Mr. Ng was asked to describe the index offense and his particular role in the robbery and murders. Many years ago, Mr. Ng was unable to respond to the Board’s questions about the crime but it appears his statements since 1999 have contained more detail and acceptance of his culpability for his part in the massacre. Mr. Ng has consistently maintained he never shot any of the victims. At today’s hearing, Mr. Ng struggled to articulate his role and told the Board that he helped tie up five people but was sent out of the building prior to any of the victims being shot. He denied hearing the gunshots as he waited outside the Wah Mee Club. He told the Board that after the crime, his mother urged him to flee to Canada, which he acknowledged today further complicated his situation. Mr. Ng told the Board he had several opportunities when he could have tried to stop the plan to rob the Club and acknowledged he made several bad decisions. He expressed empathy with the victims’ families and said he was very sorry for his role in the robbery and subsequent massacre.
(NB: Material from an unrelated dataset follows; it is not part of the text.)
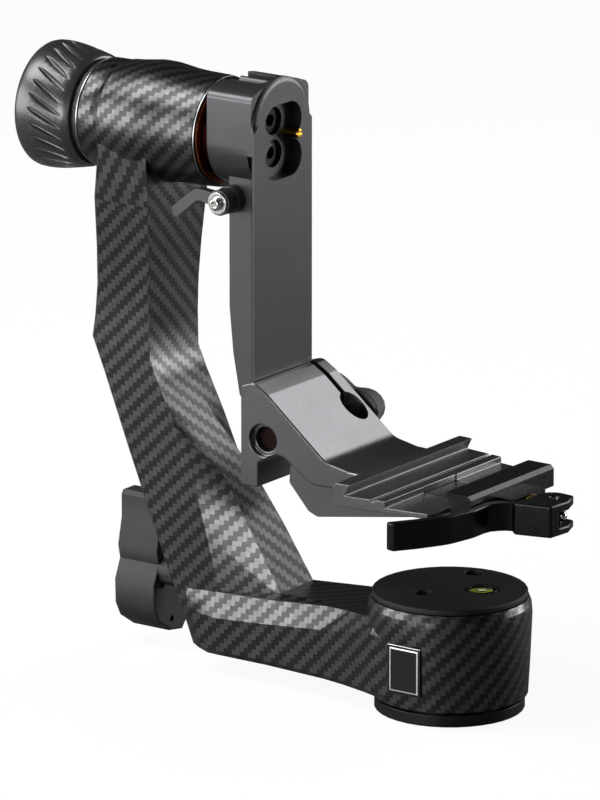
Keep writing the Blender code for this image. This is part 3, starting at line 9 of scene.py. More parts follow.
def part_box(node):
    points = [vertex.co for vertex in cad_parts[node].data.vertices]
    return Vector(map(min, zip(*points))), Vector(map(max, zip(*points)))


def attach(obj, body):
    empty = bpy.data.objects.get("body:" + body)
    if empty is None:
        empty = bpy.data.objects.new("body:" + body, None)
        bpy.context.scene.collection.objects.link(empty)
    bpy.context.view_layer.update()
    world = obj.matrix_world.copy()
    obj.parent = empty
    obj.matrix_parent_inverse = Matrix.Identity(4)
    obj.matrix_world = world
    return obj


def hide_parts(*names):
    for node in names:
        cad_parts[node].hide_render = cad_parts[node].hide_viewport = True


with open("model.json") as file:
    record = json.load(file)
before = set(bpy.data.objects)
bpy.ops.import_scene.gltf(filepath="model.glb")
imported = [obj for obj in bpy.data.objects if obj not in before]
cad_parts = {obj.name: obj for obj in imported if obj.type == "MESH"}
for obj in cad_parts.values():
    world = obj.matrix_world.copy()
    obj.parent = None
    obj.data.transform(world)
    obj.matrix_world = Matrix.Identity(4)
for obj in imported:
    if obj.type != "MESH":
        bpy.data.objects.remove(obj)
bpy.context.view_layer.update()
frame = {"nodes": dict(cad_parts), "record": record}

bl_info = {
    "name": "Gimbal Tripod Head",
    "version": (1, 0, 0),
    "blender": (4, 5, 0),
    "location": "View3D > Sidebar > Gimbal Head",
    "description": "Builds the finished pieces of a gimbal tripod head over its CAD frame",
    "category": "Object",
}

# Main places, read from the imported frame
TUBE_LOW, TUBE_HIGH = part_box("tilt_sleeve")
TILT_AXIS_Z = (TUBE_LOW.z + TUBE_HIGH.z) / 2
KNOB_LOW, KNOB_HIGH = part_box("tilt_knob")
LEVEL_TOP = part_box("level_ring")[1].z
PLATE_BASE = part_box("badge_plate")[0].z

# Where the lofted blade and beam give way to the round housing, in X
LOFT_END = -0.040
# Radii at which the cloth's length round the tube and the housing is measured
TUBE_SKIN, HOUSING_SKIN = 0.0225, 0.0310
# Points nearer than this count as one, and faces that meet flatter than this as one face
JOIN_DISTANCE, FLAT_ANGLE = 0.000002, math.radians(0.6)
# Edges sharper than this are rounded in so many steps
EDGE_ANGLE, EDGE_SEGMENTS = math.radians(30), 3


def metres(name, description, default, low, high):
    """A size in metres for the panel, and its limits."""
    return bpy.props.FloatProperty(
        name=name, description=description, default=default, min=low, max=high, unit="LENGTH", precision=5,
    )


def lamp_power(name, description, default):
    """A lamp's power for the panel."""
    return bpy.props.FloatProperty(
        name=name, description=description, default=default, min=0, max=400, unit="POWER",
    )


class CarbonSettings(bpy.types.PropertyGroup):
    """Sizes and colours of the woven arm."""
    tow_width: metres("Tow width", "Width of one flat bundle of fibres", 0.0019, 0.0005, 0.006)
    facet_angle: bpy.props.FloatProperty(
        name="Facet angle", description="Angle above which an edge between moulded facets stays crisp",
        default=math.radians(10.4), min=0, max=math.radians(90), unit="ROTATION",
    )
    facet_turn: bpy.props.FloatProperty(
        name="Facet turn", description="Largest angle that one facet turns through between two stations",
        default=math.radians(50), min=0, max=math.radians(90), unit="ROTATION",
    )
    tube_wrap_radius: metres(
        "Tube wrap radius", "Radius within which the weave wraps round the tube", 0.0262, 0.02, 0.04,
    )
    housing_wrap_radius: metres(
        "Housing wrap radius", "Radius within which the weave wraps round the housing", 0.0330, 0.02, 0.05,
    )
    # The dark tow colour is painted shade and the light tow colour is painted light: both sets of tows are
    # the same cloth, lit differently
    dark: bpy.props.StringProperty(
        name="Dark tow", description="sRGB hex colour of the tows seen end-on", default="#29292a",
    )
    light: bpy.props.StringProperty(
        name="Light tow", description="sRGB hex colour of the tows that catch the light", default="#4a4a4b",
    )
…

The Wah Mee massacre was horrific and its impact on the Chinese-American community and other citizens in Seattle and beyond continues to reverberate to this day. It remains the worst mass murder in Washington State history. In making its determination of release for Mr. Ng, the Board has considered many factors, including his comportment in prison, the length of time he has served, his lack of criminal history and the nature of the crimes. Earlier Board members have questioned whether he has served a proportionate sentence in total and also struggled with the shocking nature of the crimes. The Board, in rendering its decision also considered the statement of the sentencing judge and prosecutor and the victims’ surviving family and friends.

It is difficult for the Board, and most certainly the victim survivors and the general public to separate Mr. Ng’s criminal actions from those of his accomplices. However, Mr. Ng was not convicted of the murders although he shares some of the responsibility. The Board is required by statute to consider Mr. Ng’s rehabilitation and whether he is a fit subject for release, in addition to public safety. There is no question that Mr. Ng could and should have behaved differently at the time leading up to and during the robbery and murders at the Wah Mee Club. He could and should have made better, different decisions. Mr. Ng testified that he certainly would make better choices today as an older adult man, about the age of many of the victims. Unfortunately, Mr. Ng cannot go back in history to change what happened and the Board has to base its decision on whether he meets the statutory criteria for parole and if he presents a risk to public safety. That statutory criterion does not include whether or not he has served sufficient time for his part in the Wah Mee Massacre. The Board recognizes and understands that for the victim survivors in particular, their preference would be that Mr. Ng never be released from prison for his role in the massacre.

The Board believes Mr. Ng is now a fit subject for release and is fully rehabilitated. Actuarial assessments have determined his risk to public safety is low and his behavior and demeanor in prison reflects consistent positive behavior. Mr. Ng has an ICE detainer and will be slated for deportation to China upon his release from prison.  It is important to note that the Board was precluded from finding Mr. Ng “conditionally parolable” to a Mutual Re-Entry Plan (MRP) due to the ICE detainer. The Board would have preferred a gradual release through lower levels of custody over a period of two to three years for Mr. Ng. This is considered a best practice for offenders who have served ten or more years in prison to help ensure a release that enhances public safety and success for the offender. If for any reason Mr. Ng is not deported to China, the Board would pursue a conditional parole for him instead of a direct release.”